Finding work was fun. I took a job in a fusion restaurant that opened in a former hair salon and closed almost before the smell of rancid fryer grease had supplanted the stink of burnt hair. I got a job once based almost entirely on my ability to quote from that scene in Goodfellas where they’re all sitting around, making dinner in prison, and Paulie is slicing the garlic with a razor. Another because I claimed (lying though my teeth) to have just returned from living in France. I wrote an event menu based on my imaginary time there—roasted capon stuffed with lemons and thyme, mussels, frites with coarse mustard, pavé of salmon dripping with beurre blanc, and blanquette de veau, most of which I didn’t know how to prepare—inspired by the gas lamps, cobbled streets, burbling rivers and warm, cozy cafés of a town I’d never seen. I worked a line that operated only with portable butane burners, as a pizza
delivery driver (briefly), and as a station chef under the command of an exec I never once met or even saw in the restaurant, but who had assembled a menu that read like it’d been pinched from some psychotic CIA foreign-service lawn fete—all melon balls and prosciutto in simple syrup, oysters Rockefeller, crepes, thin slabs of foie gras on toast points with grilled apple slices and frenched lamb chops wearing those absurd little paper hats.
• • •
BY THE TIME I’D BEEN IN BUFFALO TWO YEARS, I would just run into guys out at the bars, walk into a place for dinner and end up talking with the chef or the owner. I would be pumped for information and gossip in the kitchens or on the loading docks of restaurants all over the city. The inner workings of standing crews would be explained to me over ice-cold bottles of Tsingtao beer and dim sum at the smoky back tables of Asian restaurants frequented by the chefs.

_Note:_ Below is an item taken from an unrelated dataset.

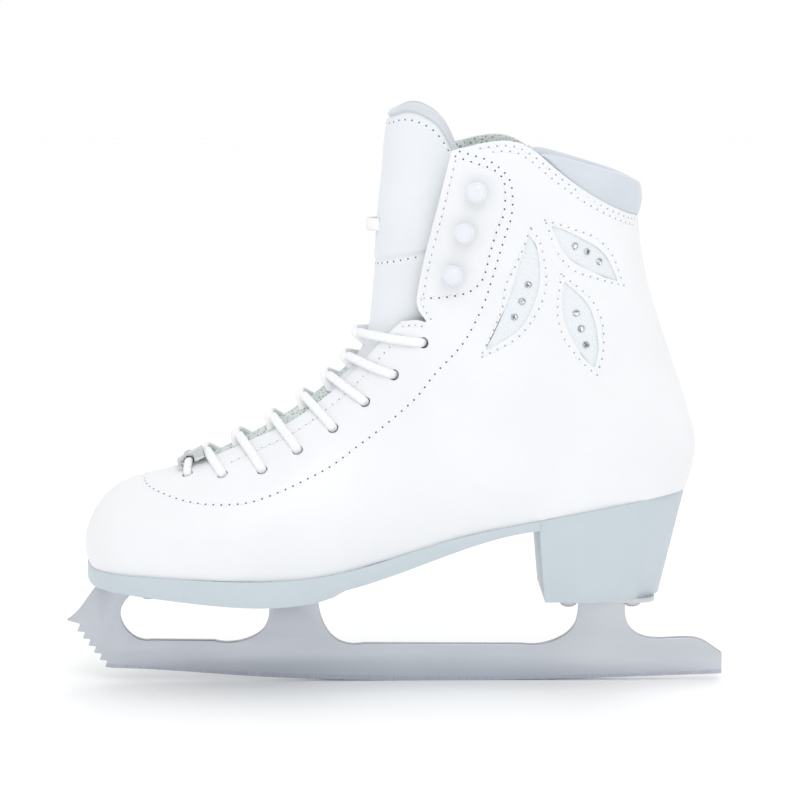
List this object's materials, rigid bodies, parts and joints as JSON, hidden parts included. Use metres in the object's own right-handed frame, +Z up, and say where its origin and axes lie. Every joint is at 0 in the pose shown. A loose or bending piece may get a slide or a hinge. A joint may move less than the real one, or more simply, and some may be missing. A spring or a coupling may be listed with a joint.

There was always work, always a kitchen with a hole that needed filling, always a chef who was unknowingly on the outs and an owner who wanted a guy in place, ready to step up and take command. I know that when people talk of great American food towns, no one ever thinks of places like Buffalo—of the small, less than cosmopolitan cities scattered throughout the United States. Even today, to the serious, coastal foodie it’s all about New York, San Francisco, Los Angeles. But this is a ridiculous conceit because the United States has been experiencing a massive migration of chefs since sometime in the 1980s, a diaspora of talent that had even by the mid-nineties, spread the children of Manhattan’s greatest chefs far and wide. Yes, at one time a chef working in Los Angeles would’ve had to import his pastry department, probably his sous-chef, maybe a station chef or two, simply because there weren’t enough talented, out-of-work mercenaries in the city to staff up the number of new restaurants opening there. This hypothetical L.A. chef would’ve had to do this much like the great restaurants of midcentury Manhattan had to bring in their talent from France by the boatload.